I knew a lot about communism and Marx, but I wanted to go more in-depth into his personal life. I found out that he was a snob, that he played the stock market, and that he wasn’t merely an unpleasant character.
What kind of life do you live?
I live very well. I write two articles per week, and I’m finishing a book now with Bernard-Henri Lévy called Women and Men. I need to write a diary of 1993 for Les Éditions du Seuil. It’s not easy, and I haven’t yet figured out from what perspective to write it.
Do you live alone?
I am an elderly woman. I lived with a man I loved very much, but he died six years ago.
Has your life changed?
No. I go out often. I see many people.
Are you happy with the life you’ve had?
I’ve done what I could. I have had a full life of friendships, excitement, and adventure.

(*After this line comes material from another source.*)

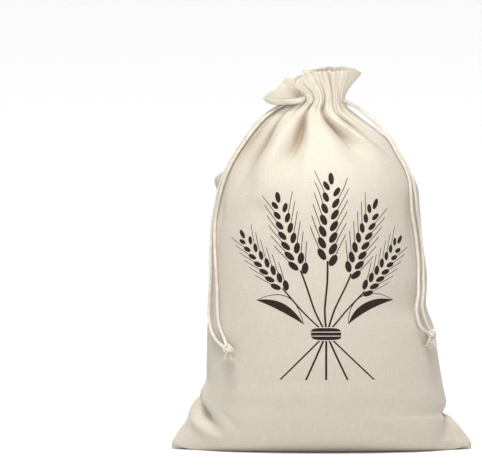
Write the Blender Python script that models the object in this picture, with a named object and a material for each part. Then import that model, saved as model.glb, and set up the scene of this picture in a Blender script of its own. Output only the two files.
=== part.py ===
"""Drawstring bread bag of two natural linen panels, standing full with its neck drawn shut.

The bag stands on Z = 0 and faces -Y. Angles run round it in degrees: 0 is the front, 90 the right side seam,
180 the back and 270 the left side seam. Sizes are in metres.
"""

import math
from collections import namedtuple

import bmesh
import bpy
import numpy as np
from mathutils import Euler, Vector
from mathutils.bvhtree import BVHTree

# Driving sizes
FLAT_WIDTH = 0.300  # a panel from side seam to side seam
CLOTH = 0.0014  # the linen, drawn a little thick
HEM_CLOTH = 0.0022  # the turned-down hem is two layers
CINCH = 0.348  # height of the drawn-in line, where the cords run
CORNER_RISE = 0.005  # the corner tips lift off the surface
SQUARENESS = 0.30  # the foot of the bag is squarer than an ellipse, up to SQUARE_TO
SQUARE_TO = 0.050
SEAM_GAP = 0.00020  # half the gap between the two panels' edges
GAP = 0.0003  # between pieces that touch
CORD = 0.0032
STEP = 2.5 * CORD  # from point to point along a cord
SPAN = 0.0030  # where a cord lies this far off the cloth it spans freely, and nearer than half of it, it rests
COLUMNS = 48  # of one panel's mesh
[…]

How do you spend your free time?
I read at least one book a week. I read in bed at night. Narrative is having a weak moment. Essays are more interesting. The only great novel that I’ve read and reviewed in the last few years has been Separate Rooms by Pier Vittorio Tondelli. It’s truly a masterpiece. At the cinema, I found Louis Malle’s Damage to be not all that bad. Woody Allen’s latest film is a little masterpiece. Christopher Columbus was dreadful. I get bored at the theatre, though I will go willingly to the opera or the ballet.